As I wrote over on Bluesky, the Republic as we knew it is over. We are living through a culmination of an eighty-year movement to undo the New Deal’s reconstruction of the United States as a modern state, a sixty-year movement to reverse the Second Reconstruction, and a fifty-year movement to undo post-Watergate reforms. We cannot go back to the status quo ante. We cannot restore a democratic republic with duct-tape and twine.
That knowledge is terrifying, but it is also liberating. It shifts our strategic attention away from the realm of “the possible” and of “what message will win the next election.” Because I fear that no legislative fix will be enough, including expanding the Supreme Court.

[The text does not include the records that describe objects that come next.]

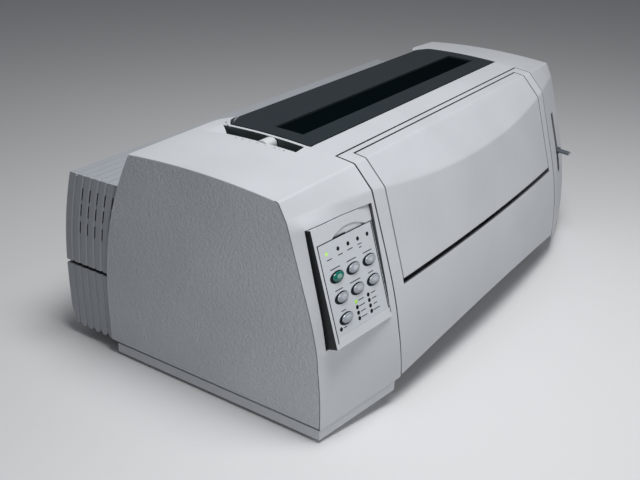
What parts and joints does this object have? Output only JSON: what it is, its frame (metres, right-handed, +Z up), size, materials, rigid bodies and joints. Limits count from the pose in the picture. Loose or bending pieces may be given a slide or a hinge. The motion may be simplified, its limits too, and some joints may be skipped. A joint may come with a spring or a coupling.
{
  "type": "dot matrix printer",
  "caption": "Desktop dot matrix printer: bowed casing, hinged front door, lid and tractor cover, carriage with print head, geared platen and tractors, key panel.",
  "frame": {"origin": "on the desk, under the middle of the outline, with the platen knob counted", "axes": "+X along the platen towards the knob, the front faces -Y, +Z up"},
  "size_m": [0.608, 0.3557, 0.24],
  "materials": {
    "casing_plastic": "fine-textured pale cool grey moulding",
    "side_plastic": "coarser pebbled grey moulding",
    "cover_plastic": "fine-textured pale grey moulding",
    "charcoal_plastic": "textured charcoal moulding",
    "window": "glossy black sheet",
    "sheet_steel": "zinc-plated sheet",
    "turned_steel": "ground bright shaft",
    "platen_rubber": "ground rubber",
    "natural_nylon": "off-white nylon",
    "black_plastic": "black moulding",
    "foot_rubber": "soft rubber",
    "motor_metal": "motor casing",
    "circuit_board": "solder-masked board",
    "panel_film": "satin printed film",
    "key_grey": "glossy grey key",
    "key_teal": "glossy teal key",
    "lamp_lime": "lit lamp",
    "lamp_dark": "unlit lamp",
    "lever_grey": "mid-grey lever",
    "lever_white": "pale rounded lever",
    "head_metal": "dark cast head with fins",
    "belt_rubber": "toothed belt",
    "contact_metal": "plated shell"
  },
  "bodies": {
    "chassis": {"base_pan": "casing_plastic", "feet": "foot_rubber", "upper_casing": "casing_plastic", "front_cover": "cover_plastic", "rear_cover": "side_plastic", "left_frame": "sheet_steel", "right_frame": "sheet_steel", "frame_screws": "turned_steel", "front_rail": "sheet_steel", "guide_shaft": "turned_steel", "paper_guide": "charcoal_plastic", "tear_bar": "charcoal_plastic", "platen_bushes": "natural_nylon", "feed_motor": "motor_metal", "tractor_rod": "turned_steel", "carriage_belt": "belt_rubber", "carriage_motor": "motor_metal", "logic_board": "circuit_board", "power_supply": "circuit_board", "panel_housing": "casing_plastic", "panel_overlay": "panel_film", "panel_board": "circuit_board", "lamps_lit": "lamp_lime", "lamps_dark": "lamp_dark", "power_inlet": "black_plastic", "data_connector": "contact_metal"},
    "door": {"front_door": "cover_plastic"},
    "lid": {"ribbon_lid": "charcoal_plastic", "lid_window": "window"},
    "tractor_cover": {"tractor_cover": "side_plastic"},
    "platen": {"platen": "platen_rubber", "platen_shaft": "turned_steel", "platen_gear": "natural_nylon", "platen_knob": "charcoal_plastic"},
    "pinion": {"feed_pinion": "natural_nylon"},
    "idler": {"idler_gear": "natural_nylon"},
    "tractor_drive": {"tractor_shaft": "turned_steel", "tractor_gear": "natural_nylon"},
    "left_tractor": {"left_tractor": "black_plastic"},
    "left_sprocket": {"left_sprocket": "natural_nylon"},
    "left_tractor_door": {"left_tractor_door": "black_plastic"},
    "right_tractor": {"right_tractor": "black_plastic"},
    "right_sprocket": {"right_sprocket": "natural_nylon"},
    "right_tractor_door": {"right_tractor_door": "black_plastic"},
    "carriage": {"carriage": "black_plastic", "print_head": "head_metal", "ribbon_cartridge": "black_plastic"},
    "motor_pulley": {"motor_pulley": "natural_nylon"},
    "idler_pulley": {"idler_pulley": "natural_nylon"},
    "paper_lever": {"paper_lever": "lever_grey"},
    "gap_lever": {"gap_lever": "lever_white"},
    "power_switch": {"power_switch": "black_plastic"},
    "start_key": {"start_key": "key_teal"},
    "key_2": {"key_2": "key_grey"},
    "key_3": {"key_3": "key_grey"},
    "key_4": {"key_4": "key_grey"},
    "key_5": {"key_5": "key_grey"},
    "key_6": {"key_6": "key_grey"},
    "key_7": {"key_7": "key_grey"}
  },
  "joints": [
    {"name": "front_door_hinge", "type": "hinge", "parent": "chassis", "child": "door", "pos_m": [-0.009, -0.10425, 0.2287], "axis": [-1, 0, 0], "range_deg": [0, 80]},
    {"name": "ribbon_lid_hinge", "type": "hinge", "parent": "chassis", "child": "lid", "pos_m": [-0.009, 0.01935, 0.23688], "axis": [-1, 0, 0], "range_deg": [0, 95]},
    {"name": "tractor_cover_hinge", "type": "hinge", "parent": "chassis", "child": "tractor_cover", "pos_m": [-0.009, 0.17041, 0.0935], "axis": [-1, 0, 0], "range_deg": [0, 75]},
    {"name": "platen_spin", "type": "hinge", "parent": "chassis", "child": "platen", "pos_m": [-0.009, 0.00585, 0.173], "axis": [1, 0, 0], "continuous": true},
    {"name": "idler_spin", "type": "hinge", "parent": "chassis", "child": "idler", "pos_m": [0.217, 0.04663, 0.15398], "axis": [1, 0, 0], "continuous": true},
    {"name": "pinion_spin", "type": "hinge", "parent": "chassis", "child": "pinion", "pos_m": [0.217, 0.03142, 0.12136], "axis": [1, 0, 0], "continuous": true},
    {"name": "tractor_spin", "type": "hinge", "parent": "chassis", "child": "tractor_drive", "pos_m": [-0.009, 0.0847, 0.13623], "axis": [1, 0, 0], "continuous": true},
    {"name": "left_tractor_slide", "type": "slide", "parent": "chassis", "child": "left_tractor", "axis": [1, 0, 0], "range_m": [-0.02, 0.06]},
    {"name": "left_sprocket_spin", "type": "hinge", "parent": "left_tractor", "child": "left_sprocket", "pos_m": [-0.159, 0.0847, 0.13623], "axis": [1, 0, 0], "continuous": true},
    {"name": "left_tractor_door_hinge", "type": "hinge", "parent": "left_tractor", "child": "left_tractor_door", "pos_m": [-0.1698, 0.0847, 0.15173], "axis": [0, -1, 0], "range_deg": [0, 110]},
    {"name": "right_tractor_slide", "type": "slide", "parent": "chassis", "child": "right_tractor", "axis": [1, 0, 0], "range_m": [-0.11, 0.02]},
    {"name": "right_sprocket_spin", "type": "hinge", "parent": "right_tractor", "child": "right_sprocket", "pos_m": [0.141, 0.0847, 0.13623], "axis": [1, 0, 0], "continuous": true},
    {"name": "right_tractor_door_hinge", "type": "hinge", "parent": "right_tractor", "child": "right_tractor_door", "pos_m": [0.1518, 0.0847, 0.15173], "axis": [0, 1, 0], "range_deg": [0, 110]},
    {"name": "carriage_slide", "type": "slide", "parent": "chassis", "child": "carriage", "axis": [1, 0, 0], "range_m": [-0.15, 0.15]},
    {"name": "motor_pulley_spin", "type": "hinge", "parent": "chassis", "child": "motor_pulley", "pos_m": [-0.205, -0.06315, 0.122], "axis": [0, 0, 1], "continuous": true},
    {"name": "idler_pulley_spin", "type": "hinge", "parent": "chassis", "child": "idler_pulley", "pos_m": [0.187, -0.06315, 0.122], "axis": [0, 0, 1], "continuous": true},
    {"name": "start_key_press", "type": "slide", "parent": "chassis", "child": "start_key", "axis": [0.0997, 0.9485, -0.3007], "range_m": [0, 0.0015], "stiffness_N_per_m": 350, "springref_m": -0.0006},
    {"name": "key_2_press", "type": "slide", "parent": "chassis", "child": "key_2", "axis": [0.0997, 0.9485, -0.3007], "range_m": [0, 0.0015], "stiffness_N_per_m": 350, "springref_m": -0.0006},
    {"name": "key_3_press", "type": "slide", "parent": "chassis", "child": "key_3", "axis": [0.0997, 0.9485, -0.3007], "range_m": [0, 0.0015], "stiffness_N_per_m": 350, "springref_m": -0.0006},
    {"name": "key_4_press", "type": "slide", "parent": "chassis", "child": "key_4", "axis": [0.0997, 0.9485, -0.3007], "range_m": [0, 0.0015], "stiffness_N_per_m": 350, "springref_m": -0.0006},
    {"name": "key_5_press", "type": "slide", "parent": "chassis", "child": "key_5", "axis": [0.0997, 0.9485, -0.3007], "range_m": [0, 0.0015], "stiffness_N_per_m": 350, "springref_m": -0.0006},
    {"name": "key_6_press", "type": "slide", "parent": "chassis", "child": "key_6", "axis": [0.0997, 0.9485, -0.3007], "range_m": [0, 0.0015], "stiffness_N_per_m": 350, "springref_m": -0.0006},
    {"name": "key_7_press", "type": "slide", "parent": "chassis", "child": "key_7", "axis": [0.0997, 0.9485, -0.3007], "range_m": [0, 0.0015], "stiffness_N_per_m": 350, "springref_m": -0.0006},
    {"name": "paper_lever_hinge", "type": "hinge", "parent": "chassis", "child": "paper_lever", "pos_m": [0.241, -0.09915, 0.128], "axis": [-1, 0, 0], "range_deg": [0, 32]},
    {"name": "gap_lever_hinge", "type": "hinge", "parent": "chassis", "child": "gap_lever", "pos_m": [-0.228, -0.02615, 0.163], "axis": [-1, 0, 0], "range_deg": [-15, 25]},
    {"name": "power_switch_rock", "type": "hinge", "parent": "chassis", "child": "power_switch", "pos_m": [-0.189, 0.16765, 0.0455], "axis": [1, 0, 0], "range_deg": [0, 10]}
  ],
  "couplings": [
    {"joint": "idler_spin", "follows": "platen_spin", "ratio": -0.875},
    {"joint": "pinion_spin", "follows": "platen_spin", "ratio": 1.75},
    {"joint": "tractor_spin", "follows": "platen_spin", "ratio": 1.1667},
    {"joint": "left_sprocket_spin", "follows": "platen_spin", "ratio": 1.1667},
    {"joint": "right_sprocket_spin", "follows": "platen_spin", "ratio": 1.1667},
    {"joint": "motor_pulley_spin", "follows": "carriage_slide", "rad_per_m": -131.58},
    {"joint": "idler_pulley_spin", "follows": "carriage_slide", "rad_per_m": -131.58}
  ]
}
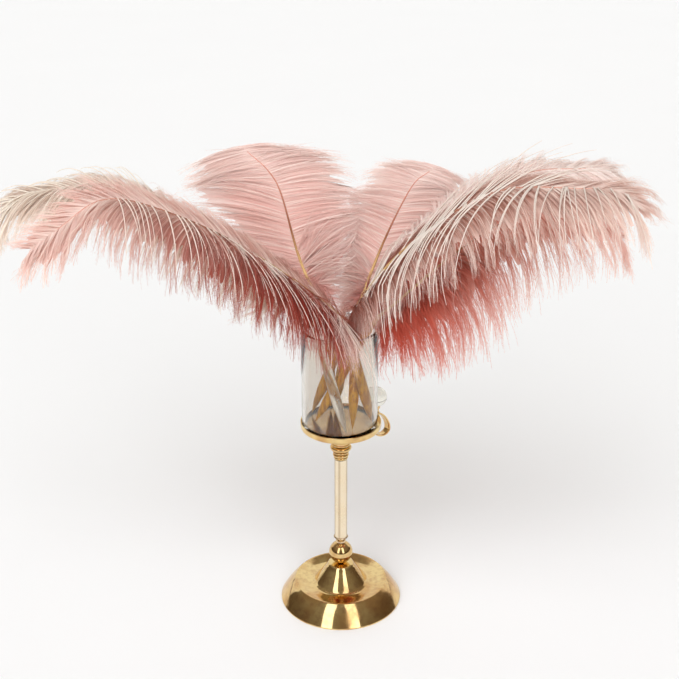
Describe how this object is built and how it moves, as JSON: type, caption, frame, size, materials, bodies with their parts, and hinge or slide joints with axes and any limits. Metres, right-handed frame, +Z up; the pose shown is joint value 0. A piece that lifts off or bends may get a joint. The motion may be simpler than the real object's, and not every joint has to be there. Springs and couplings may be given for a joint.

We need to do what is currently impossible. For example, we need to amend the U.S. Constitution. The sooner we recognize this, the better. Because even if it succeeds, it will take extraordinary circumstances. There is no tradeoff between, on the one hand, pushing for “No King,” “No Corruption,” and “No Taxation without Representation” (voting rights) amendments and, on the other, running against Trump in 2026 and 2028. Trump’s economic policies are a symptom of his corruption and authoritarianism. Voters will not make that connection on their own. It must be hammered over and over again, for years if necessary. And we need to prepare peoople for MAGA’s subversion of future elections; institutional trust is worthless if those institutions are despotic.
I know this isn’t good enough. But it’s the best that I’ve got right now.